Additionally, while Kavanaugh’s opinion holds that judges ordinarily should not interfere with a law enforcement agency’s decision not to arrest a particular individual, he does write that the “calculus might change if the Executive Branch wholly abandoned its statutory responsibilities to make arrests or bring prosecutions.”

To be sure, Kavanaugh also suggests that this exception to the ordinary rule may only apply when the “Executive has entirely ceased enforcing the relevant statutes,” and there is no plausible argument that the Biden administration has stopped enforcing federal immigration law altogether. But judges like Tipton have shown an extraordinary willingness to interfere with federal immigration policy, even when the Supreme Court has clearly told them not to do so. So it’s not hard to see someone like Tipton latching onto Kavanaugh’s “wholly abandoned” language to seize control of immigration policy once again.

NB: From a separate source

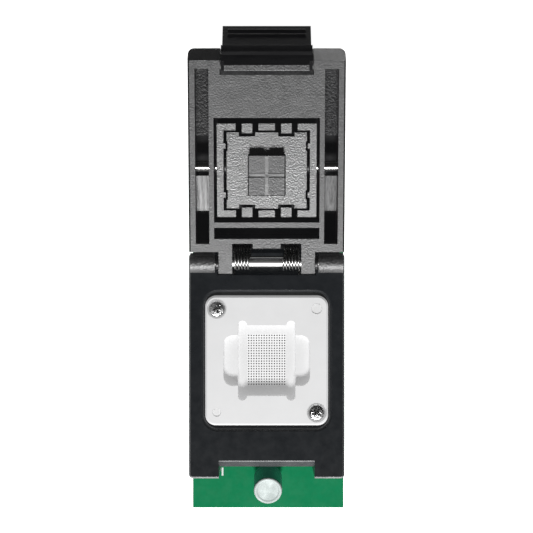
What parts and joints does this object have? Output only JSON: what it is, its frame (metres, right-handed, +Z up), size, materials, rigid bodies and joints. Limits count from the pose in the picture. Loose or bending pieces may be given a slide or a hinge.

Finally, Kavanaugh’s opinion also says that “a challenge to an Executive Branch policy that involves both the Executive Branch’s arrest or prosecution priorities and the Executive Branch’s provision of legal benefits or legal status could lead to a different standing analysis.” That language reads like it was tailor-made to allow legal challenges to DACA, a program that allows hundreds of thousands of undocumented immigrants to live and work in the United States, to move forward.

The Supreme Court, in other words, slow-walked its decision that Alejandro Mayorkas, and not Drew Tipton, is the nation’s chief immigration enforcement officer. And it did not close every possible gate that a rogue judge like Tipton might try to walk through in order to sabotage President Biden’s policies.

But the Texas decision is still an important victory both for the administration and for immigrants. And it suggests that even this very conservative Supreme Court won’t let the judiciary’s right-most fringe act without adult supervision.